What you should do
Repeat each line exactly as it is written.

Begin Available data

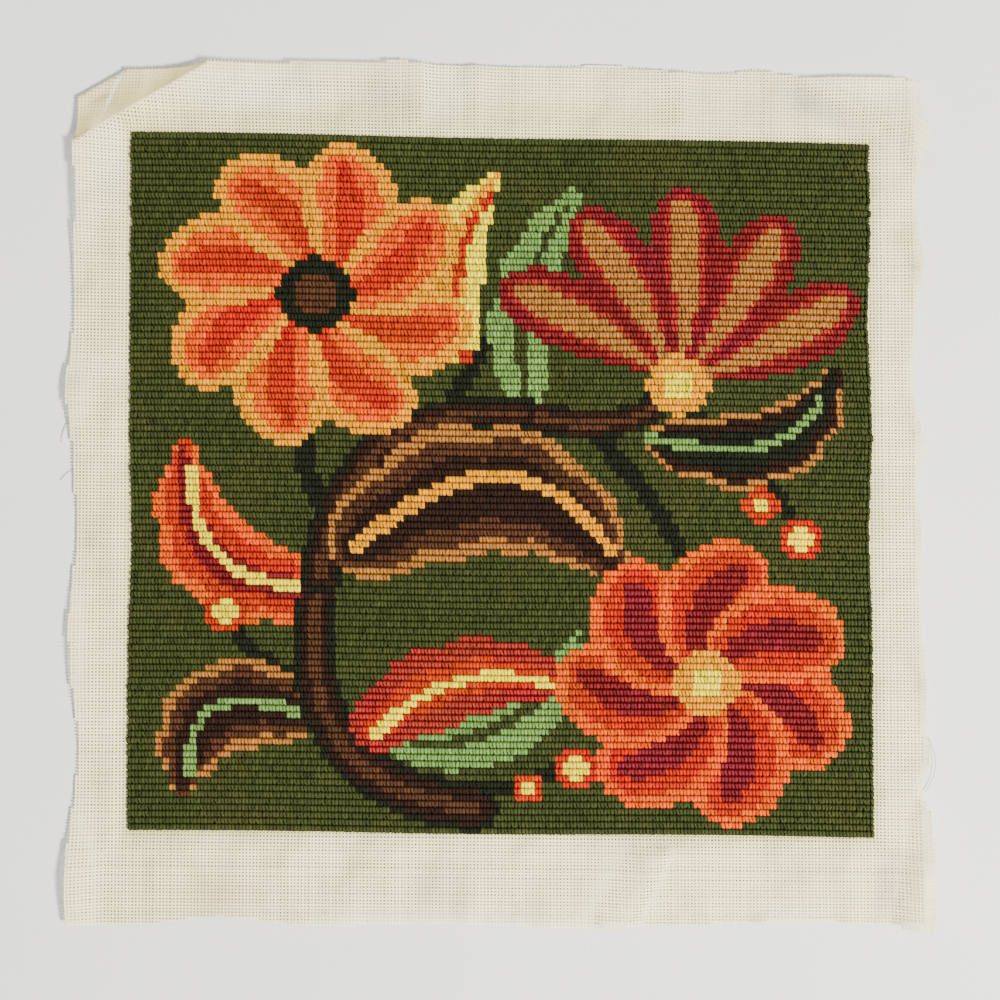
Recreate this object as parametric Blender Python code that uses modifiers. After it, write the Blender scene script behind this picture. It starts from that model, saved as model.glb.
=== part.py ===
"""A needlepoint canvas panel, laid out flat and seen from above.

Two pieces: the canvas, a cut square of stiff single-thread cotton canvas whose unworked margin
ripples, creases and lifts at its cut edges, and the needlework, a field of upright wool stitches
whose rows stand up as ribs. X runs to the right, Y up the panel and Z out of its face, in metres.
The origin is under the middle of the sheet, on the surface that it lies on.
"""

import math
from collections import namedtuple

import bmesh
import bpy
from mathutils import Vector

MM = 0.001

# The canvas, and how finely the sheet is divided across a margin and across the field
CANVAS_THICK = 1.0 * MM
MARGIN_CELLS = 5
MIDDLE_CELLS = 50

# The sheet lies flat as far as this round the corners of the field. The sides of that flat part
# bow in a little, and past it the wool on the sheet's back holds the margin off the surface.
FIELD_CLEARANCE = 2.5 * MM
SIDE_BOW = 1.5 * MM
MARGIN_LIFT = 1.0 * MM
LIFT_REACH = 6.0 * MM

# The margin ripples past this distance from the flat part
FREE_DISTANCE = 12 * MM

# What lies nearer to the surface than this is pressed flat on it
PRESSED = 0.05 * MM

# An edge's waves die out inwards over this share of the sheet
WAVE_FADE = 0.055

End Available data

Response to the task
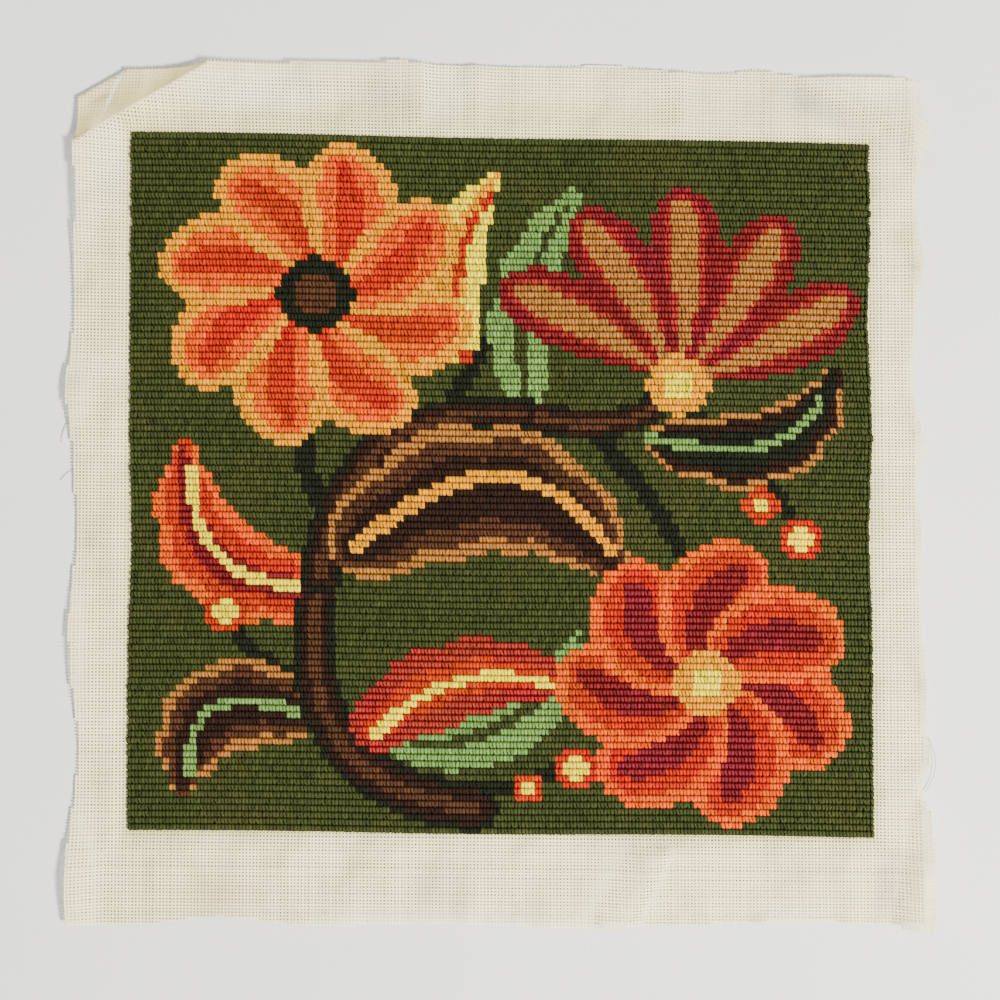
Recreate this object as parametric Blender Python code that uses modifiers. After it, write the Blender scene script behind this picture. It starts from that model, saved as model.glb.
=== part.py ===
"""A needlepoint canvas panel, laid out flat and seen from above.

Two pieces: the canvas, a cut square of stiff single-thread cotton canvas whose unworked margin
ripples, creases and lifts at its cut edges, and the needlework, a field of upright wool stitches
whose rows stand up as ribs. X runs to the right, Y up the panel and Z out of its face, in metres.
The origin is under the middle of the sheet, on the surface that it lies on.
"""

import math
from collections import namedtuple

import bmesh
import bpy
from mathutils import Vector

MM = 0.001

# The canvas, and how finely the sheet is divided across a margin and across the field
CANVAS_THICK = 1.0 * MM
MARGIN_CELLS = 5
MIDDLE_CELLS = 50

# The sheet lies flat as far as this round the corners of the field. The sides of that flat part
# bow in a little, and past it the wool on the sheet's back holds the margin off the surface.
FIELD_CLEARANCE = 2.5 * MM
SIDE_BOW = 1.5 * MM
MARGIN_LIFT = 1.0 * MM
LIFT_REACH = 6.0 * MM

# The margin ripples past this distance from the flat part
FREE_DISTANCE = 12 * MM

# What lies nearer to the surface than this is pressed flat on it
PRESSED = 0.05 * MM

# An edge's waves die out inwards over this share of the sheet
WAVE_FADE = 0.055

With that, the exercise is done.